**Available data:**
━━━━
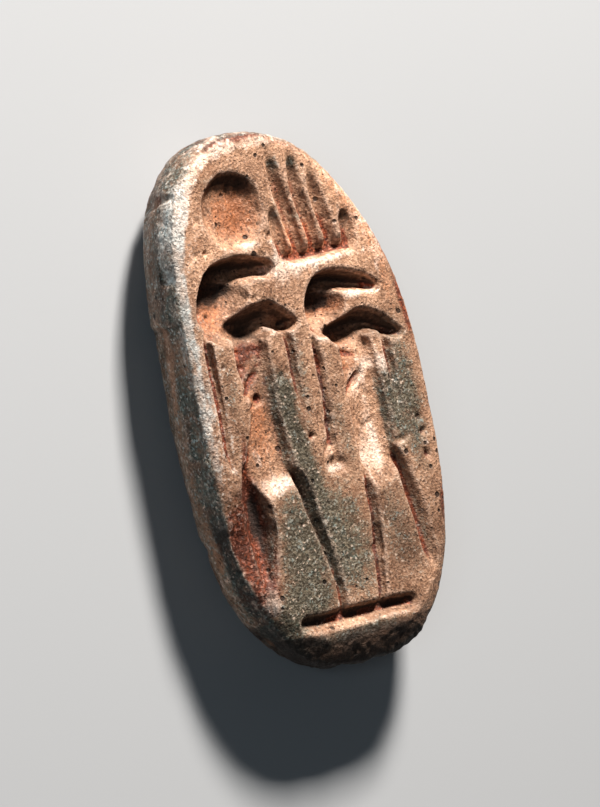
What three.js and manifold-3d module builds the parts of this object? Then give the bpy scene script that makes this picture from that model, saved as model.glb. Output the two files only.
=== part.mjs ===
// Stamp seal amulet: a long oval plaque of glazed paste, carved on its face and bored through its length.
// Millimetres. +Z is the carved face, +Y the end with the disc, and the plaque lies on its back at z = 0.
import * as THREE from "three";
import { mergeVertices } from "three/addons/utils/BufferGeometryUtils.js";
import Module from "manifold-3d";

const wasm = await Module();
wasm.setup();

// The plaque
const LENGTH = 21;
const WIDTH = 11.7;
const THICKNESS = 3.6;
const HEAD_ROUNDNESS = 2.28;
const FOOT_ROUNDNESS = 2.77;
const HEAD_LEAN = -0.07 * LENGTH;
const FOOT_LEAN = 0.017 * LENGTH;
const OUTLINE_STEPS = 96;

// The worn edge round the face, broader at the foot end
const EDGE_RUN = 0.38;
const EDGE_DROP = 0.26;
const FOOT_EDGE_RUN = 1.0;
const FOOT_EDGE_DROP = 0.6;
const FOOT_EDGE_SPREAD = 6;

// The upright side, and the domed back under it with the flat spot that it rests on
const SIDE_HEIGHT = 1.1;
const BACK_HEIGHT = THICKNESS - SIDE_HEIGHT;
const BACK_INSET = 2.6;
const BACK_STEPS = 5;

// The carving: the deepest cut, how far the cutting solids stand over the face, and their finish
const CARVING_DEPTH = 1.05;
const CUT_OVERSHOOT = 0.5;
const CUT_STEPS = 3;
const CUT_FLOOR_SHARE = 0.45;
const CUT_TIP_SHARE = 0.3;

// The hole for a cord, through the length under the deepest cut
const BORE_DIAMETER = 1.24;
const BORE_MOUTH_DIAMETER = 1.8;
const BORE_MOUTH_DEPTH = 0.5;
const BORE_COVER = 0.25;
const BORE_HEIGHT = THICKNESS - CARVING_DEPTH - BORE_COVER - BORE_DIAMETER / 2;
const BORE_HEAD_X = 0.2;
const BORE_FOOT_X = 1.6;
const BORE_SIDES = 16;

// The disc: a round hollow
const DISC_X = -0.188 * WIDTH;
const DISC_Y = 0.362 * LENGTH;
const DISC_DIAMETER = 2.85;
const DISC_DEPTH = 0.64;
const HOLLOW_SIDES = 28;

// The fan: slanting flutes, from tops given as shares of the width and length, down to one sill
const FLUTE_DEPTH = 0.42;
const FLUTE_WIDTH = 0.6;
const FLUTE_LEAN = -0.3;
const FLUTE_TOPS = [
  [-0.024, 0.35],
  [-0.002, 0.445],
  [0.085, 0.436],
  [0.167, 0.402],
  [0.278, 0.314],
];
const FLUTE_TAPER_SHARE = 0.3;
const SILL_LEFT_X = -0.004 * WIDTH;
const SILL_RIGHT_X = 0.286 * WIDTH;
const SILL_Y = 0.255 * LENGTH;
const SILL_LEAN = -0.3;

// The two figures: how tall and broad each is, and where its feet stand
const LEFT_FIGURE = {
  height: 0.669 * LENGTH,
  breadth: 0.427 * WIDTH,
  x: -0.256 * WIDTH,
  y: -0.386 * LENGTH,
};
const RIGHT_FIGURE = {
  height: 0.612 * LENGTH,
  breadth: 0.391 * WIDTH,
  x: 0.175 * WIDTH,
  y: -0.395 * LENGTH,
};

// The ground line under the feet
const GROUND_LEFT = { x: -0.265 * WIDTH, y: -0.396 * LENGTH };
const GROUND_RIGHT = { x: 0.239 * WIDTH, y: -0.415 * LENGTH };
const GROUND_WIDTH = 0.58;
const GROUND_DEPTH = 0.42;
const GROUND_LEAN = 0.4;
const GROUND_TAPER_SHARE = 0.1;

// The cuts that are alike on both figures. Each station is a share of the breadth across from the figure's
// axis, of the height up from its feet, of the breadth for its half width, of the deepest cut, and of the
// half width for its floor's lean.
const SHARED_CUTS = {
  crease: [
    [-0.11, 0.623, 0.014, 0.45, 0],
    [-0.02, 0.645, 0.024, 0.56, 0],
    [0.06, 0.67, 0.024, 0.6, 0],
    [0.13, 0.677, 0.014, 0.45, 0],
  ],
  spine: [
    [-0.35, 0.81, 0.016, 0.3, 0],
    [-0.355, 0.74, 0.03, 0.52, 0.2],
    [-0.36, 0.66, 0.026, 0.46, 0.2],
    [-0.374, 0.577, 0.022, 0.4, 0.2],
    [-0.38, 0.506, 0.02, 0.36, 0],
    [-0.365, 0.44, 0.016, 0.15, 0],
  ],
  arm: [
    [0.43, 0.79, 0.03, 0.55, -0.2],
    [0.435, 0.719, 0.028, 0.48, -0.2],
    [0.43, 0.633, 0.022, 0.38, 0],
    [0.44, 0.54, 0.014, 0.12, 0],
  ],
};

// The cuts of the head, the lap and the legs, which differ between the two, in the same shares
const LEFT_CUTS = {
  crown: [
    [-0.285, 0.83, 0.12, 0.85, 0.3],
    [-0.2, 0.88, 0.17, 1, 0.3],
    [-0.08, 0.926, 0.175, 1, 0.4],
    [0.1, 0.95, 0.125, 1, 0.3],
    [0.22, 0.955, 0.08, 0.95, 0.1],
    [0.33, 0.948, 0.064, 0.85, 0],
    [0.42, 0.936, 0.045, 0.55, 0],
  ],
  cheek: [
    [-0.04, 0.933, 0.19, 1, -0.1],
    [-0.08, 0.89, 0.22, 1, -0.2],
    [-0.14, 0.855, 0.22, 0.88, -0.3],
    [-0.2, 0.819, 0.17, 0.68, -0.4],
    [-0.25, 0.787, 0.11, 0.4, -0.4],
  ],
  chin: [
    [-0.18, 0.812, 0.016, 0.28, 0],
    [-0.06, 0.806, 0.088, 0.8, 0.1],
    [0.08, 0.804, 0.13, 0.98, -0.1],
    [0.2, 0.813, 0.128, 0.98, -0.3],
    [0.32, 0.823, 0.09, 0.88, -0.4],
    [0.43, 0.796, 0.084, 0.76, -0.3],
    [0.54, 0.783, 0.03, 0.5, 0],
  ],
  body: [
    [0.05, 0.79, 0.13, 0.75, 0],
    [0.05, 0.75, 0.155, 0.52, 0],
    [0.05, 0.69, 0.16, 0.36, 0],
    [0.065, 0.63, 0.135, 0.32, 0],
    [0.065, 0.59, 0.12, 0.3, 0],
    [0.04, 0.534, 0.155, 0.34, 0],
    [0.005, 0.448, 0.215, 0.38, 0],
    [-0.01, 0.391, 0.23, 0.36, 0],
    [0.01, 0.349, 0.2, 0.05, 0],
  ],
  shin: [
    [0.19, 0.41, 0.02, 0.3, 0],
    [0.265, 0.356, 0.045, 0.52, -0.1],
    [0.32, 0.28, 0.046, 0.55, -0.2],
    [0.365, 0.2, 0.036, 0.5, -0.2],
    [0.415, 0.09, 0.026, 0.42, -0.1],
    [0.43, -0.014, 0.026, 0.42, 0],
  ],
  heel: [
    [-0.23, 0.442, 0.04, 0.33, 0.3],
    [-0.23, 0.385, 0.09, 0.6, 0.5],
    [-0.22, 0.32, 0.124, 0.8, 0.5],
    [-0.22, 0.235, 0.12, 0.78, 0.5],
    [-0.24, 0.171, 0.09, 0.55, 0.4],
    [-0.26, 0.121, 0.06, 0.2, 0.2],
  ],
};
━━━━
**Task directions:**
How many of the lines above contain the string "manifold"? Give the number only.

**Response:**
2